Sixty-five years ago, Truman did not have to use the atomic bomb in
order to force Japan to its knees, but he had reasons to want to use
the bomb. The atom bomb enabled the Americans to force Tokyo to
surrender unconditionally, to keep the Soviets out of the Far East and
- last but not least - to force Washington’s will on the Kremlin in
Europe also.
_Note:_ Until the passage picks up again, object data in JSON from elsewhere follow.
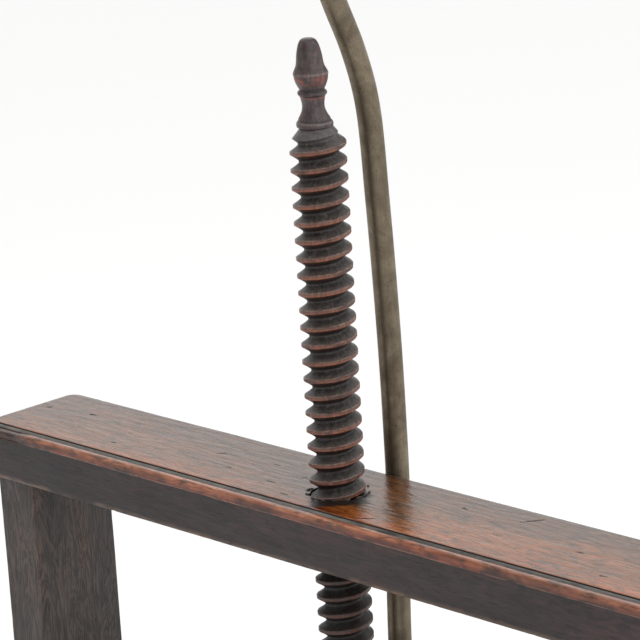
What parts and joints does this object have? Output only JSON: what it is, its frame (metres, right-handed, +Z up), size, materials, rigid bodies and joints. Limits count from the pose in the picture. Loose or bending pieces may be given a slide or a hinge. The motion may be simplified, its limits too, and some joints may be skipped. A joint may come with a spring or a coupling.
{
  "type": "bookbinding press",
  "caption": "Wooden screw book press on a board, with a finialled thread through a moulded beam, a guided platen and a bent brass lamp tube.",
  "frame": {"origin": "on the floor under the middle of the base board, on the axis of the press screw", "axes": "+X along the beam to the right post, -Y to the moulded front, +Z up along the screw"},
  "size_m": [0.68, 0.24, 0.868],
  "materials": {
    "polished_wood": "old waxed hardwood, worn glossy, red-brown with dark edges",
    "dark_wood": "dark stained hardwood with a satin wax finish",
    "screw_wood": "dark turned hardwood with rubbed reddish crests",
    "peg_wood": "plain hardwood pegs, wedges and keys",
    "aged_brass": "aged olive-brown brass, satin",
    "dark_steel": "blackened steel, satin",
    "porcelain": "glazed porcelain insulator",
    "black_plastic": "black moulded insulation"
  },
  "bodies": {
    "frame": {"base_board": "dark_wood", "beam_clip": "aged_brass", "beam_peg_left_back": "peg_wood", "beam_peg_left_front": "peg_wood", "beam_peg_right_back": "peg_wood", "beam_peg_right_front": "peg_wood", "centre_contact": "aged_brass", "check_ring": "aged_brass", "clip_screw_left": "aged_brass", "clip_screw_right": "aged_brass", "cord_bush": "black_plastic", "foot_1": "dark_wood", "foot_2": "dark_wood", "foot_3": "dark_wood", "foot_4": "dark_wood", "foot_screw_1": "dark_steel", "foot_screw_2": "dark_steel", "foot_screw_3": "dark_steel", "foot_screw_4": "dark_steel", "holder_cap": "aged_brass", "holder_shell": "aged_brass", "lamp_tube": "aged_brass", "left_post": "dark_wood", "pin_eye_lower": "dark_steel", "pin_eye_upper": "dark_steel", "right_post": "dark_wood", "socket_block": "porcelain", "socket_liner": "black_plastic", "top_beam": "polished_wood", "tube_collar": "aged_brass", "tube_nut": "aged_brass", "tube_washer": "dark_steel", "wedge_left_back": "peg_wood", "wedge_left_front": "peg_wood", "wedge_right_back": "peg_wood", "wedge_right_front": "peg_wood"},
    "platen": {"platen_board": "dark_wood", "platen_cleat": "dark_wood", "thrust_disc": "dark_steel", "garter_key_front": "peg_wood", "garter_key_back": "peg_wood", "cleat_dowel_1": "peg_wood", "cleat_dowel_2": "peg_wood", "cleat_dowel_3": "peg_wood", "cleat_dowel_4": "peg_wood"},
    "screw": {"press_screw": "screw_wood", "screw_head": "screw_wood"},
    "pin": {"press_pin": "dark_steel"},
    "switch": {"switch_key": "black_plastic"}
  },
  "joints": [
    {"name": "platen_slide", "type": "slide", "parent": "frame", "child": "platen", "axis": [0, 0, 1], "range_m": [-0.0979, 0.022]},
    {"name": "screw_turn", "type": "hinge", "parent": "platen", "child": "screw", "pos_m": [0, 0, 0.24], "axis": [0, 0, 1], "range_deg": [-3206, 722]},
    {"name": "pin_lift", "type": "slide", "parent": "frame", "child": "pin", "axis": [0, 0, 1], "range_m": [0, 0.215]},
    {"name": "switch_turn", "type": "hinge", "parent": "frame", "child": "switch", "pos_m": [0.03, 0, 0.834], "axis": [1, 0, 0], "continuous": true}
  ],
  "couplings": [
    {"joint": "screw_turn", "follows": "platen_slide", "rad_per_m": 571.2}
  ]
}
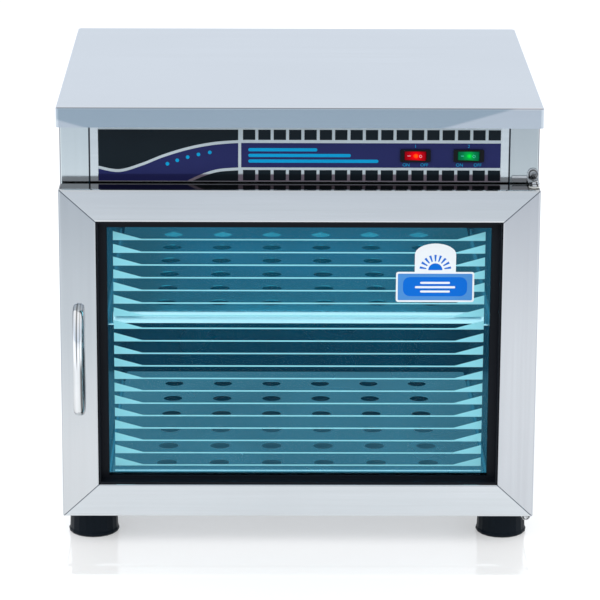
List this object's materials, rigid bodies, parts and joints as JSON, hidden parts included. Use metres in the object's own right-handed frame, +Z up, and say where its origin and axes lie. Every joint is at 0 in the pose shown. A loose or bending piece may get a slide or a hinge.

Hiroshima and Nagasaki were obliterated for these
reasons, and many American historians realize this only too well; Sean
Dennis Cashman, for example, writes:

With the passing of time, many historians have concluded that the bomb
was used as much for political reasons...Vannevar Bush [the head of
the American center for scientific research] stated that the bomb “was
also delivered on time, so that there was no necessity for any
concessions to Russia at the end of the war”. Secretary of State James
F. Byrnes [Truman’s Secretary of State] never denied a statement
attributed to him that the bomb had been used to demonstrate American
power to the Soviet Union in order to make it more manageable in
Europe.[13]

Truman himself, however, hypocritically declared at the time that the
purpose of the two nuclear bombardments had been “to bring the boys
home,” that is, to quickly finish the war without any further major
loss of life on the American side. This explanation was uncritically
broadcast in the American media and it developed into a myth eagerly
propagated by the majority of historians and media in the USA and
throughout the “Western” world. That myth, which, incidentally, also
serves to justify potential future nuclear strikes on targets such as
Iran and North Korea, is still very much alive - just check your
mainstream newspaper on August 6 and 9!